I tried NAS4free first, because I found a forum post in which the person had a bad experience with FreeNAS and claimed NAS4free was more stable. Since NAS4free is currently based on the latest-and-greatest FreeBSD version (9.1) while FreeNAS uses an older version (8.3), I thought it would be a safer bet, especially since the hardware I'm using it on is a very recent model of IBM x3630, and I know it takes a few months for FreeBSD to get driver support for new revisions of NICs and RAID controllers. (Anti-endorsement: don't buy IBM hardware for anything except Windows. It will save you headache).

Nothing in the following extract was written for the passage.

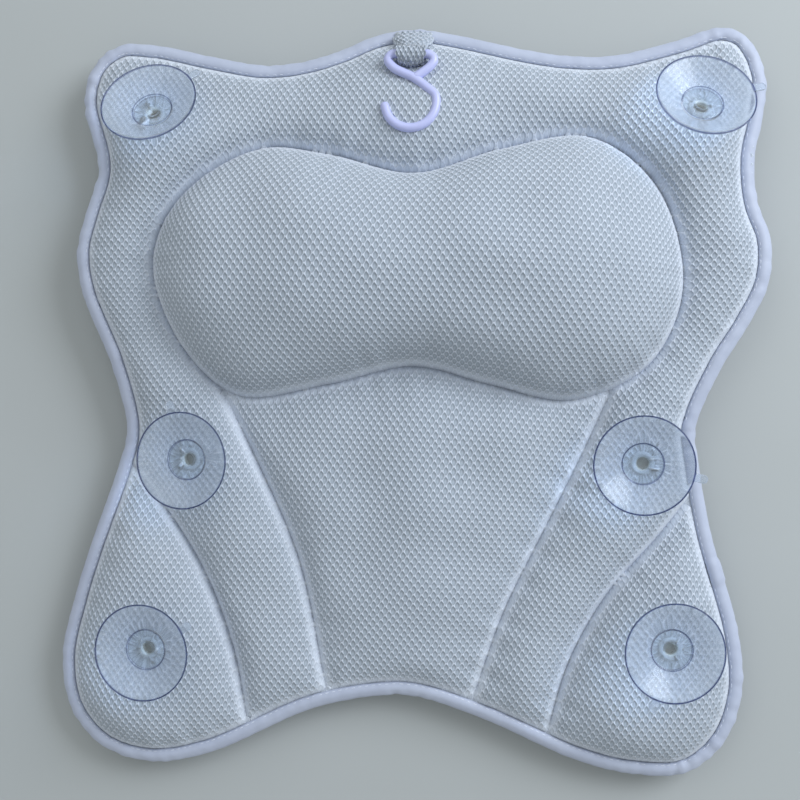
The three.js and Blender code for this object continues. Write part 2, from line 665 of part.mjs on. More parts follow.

This hardware was ordered with a RAID controller based on LSI 2808, supporting RAID5 with 512 MB battery-backed cache memory. Since I have marginally better experience with hardware RAIDs than ZFS's (and since there is no hot-swap-and-rebuild support in FreeBSD's ZFS yet), I've chosen to create a hardware RAID5 pool over 8 of its 3 GB SATA drives, and put it all in a ZFS volume. This server will be used for storing large, infrequently accessed files.
While installing NAS4free I was puzzled about which variant to install - "embedded" or "full" with several subpotions, and I've chosen the default embedded mode, on a USB flash drive, since it looked like the most hands-off. Later I found out it has some good sides and some bad sides. The installation of FreeNAS i more straightforward, with less options to think about but seems more robust.
I found NSD4free's user interface nice enough and, while it took some time to figure out the workflows for common operations, reasonably intuitive. A feature I especially liked (and which is missing in FreeNAS) is the "reminders" when you try to skip a step. For example, to configure an iSCSI target you first need to configure an iSCSI extent and a portal, and NAS4free will guide you "backwards" through the steps if you try to go directly to iSCSI target configuration. However, my opinion of its user interface changed greatly when I saw FreeNAS's interface - which is simply gorgeous.
The basic operations are very similar in both systems. There are GUI dialogs to create ZFS file systems and volumes, which are organized in a hierarchy (FreeNAS uses a literal tree so it presents this hierarchy better), there are services like NFS under which you can create shares, and there are system information and monitoring tools. I've found little difference in functionality between the two, but FreeNAS has significantly better monitoring tools, with built-in graphs in the style of RRD graph tools.
NAS4free, since it uses a newer kernel, has the new NFS code, which together with various improvements in SMP performance in the 9.x series should result in a faster, more stable server. In practice, I can't say I've noticed any difference, especially since the bottleneck is the gigabit network over which the server is used.
My intention was to get a running NAS server as fast as possible and not to make a comparison between NAS4free and FreeNAS. Since I've installed NAS4free first, everything would have stopped with it and this post would not exist, if it weren't for a large problem I've enountered. With NAS4free, using the newer FreeBSD 9.1 kernel, the server was simply unstable under NFS load. It would work fine for 6-8 hours and then simply reboot. Since I used the "embedded" install mode, I couldn't generate crashdumps, and since I didn't directly observe the console while the reboot happened, I can't even tell why it happened. It could be a kernel panic, or it could be something more low-level. The logs were useless for debugging.
So I switched to FreeNAS. Luckily, the compatibility on the level of ZFS is great, so I just re-imported the pool and continued working. I'm still cautious of the server, but it has been running for almost a week without problems, running 24h tests over NFS, so it looks safe to use. Unfortunately, it has an annoying problem (which was also present in NAS4free to a lesser extent): if I mount the USB flash drive read/write, everything slows to a crawl, and the IO "busy" indicator for this drive goes to 100% even though it only generates a couple of IO's per second. Also puzzling, the USB drive cannot be re-mounted read-only after this happens. I don't think this is critical (what I tried to do was customize the system by installing zabbix-agent on it, but it doesn't work that way - startup scripts and config files are lost on reboot anyway).
Ordinarily, I would recommend NAS4free since it uses a newer kernel and has all the basic functionalities that FreeNAS does, but for me, FreeNAS with its older kernel is simply more stable. Adding to this, it has a better user interface and a cleaner design (using sqlite for its database, yay!). But it also has the annoying slow USB access and is much harder to "customize" with additional packages (zabbix-client, in my case... I simply gave up and set up basic SNMP monitoring), so... I can't really say for sure. FreeNAS seems a better choice, kind of.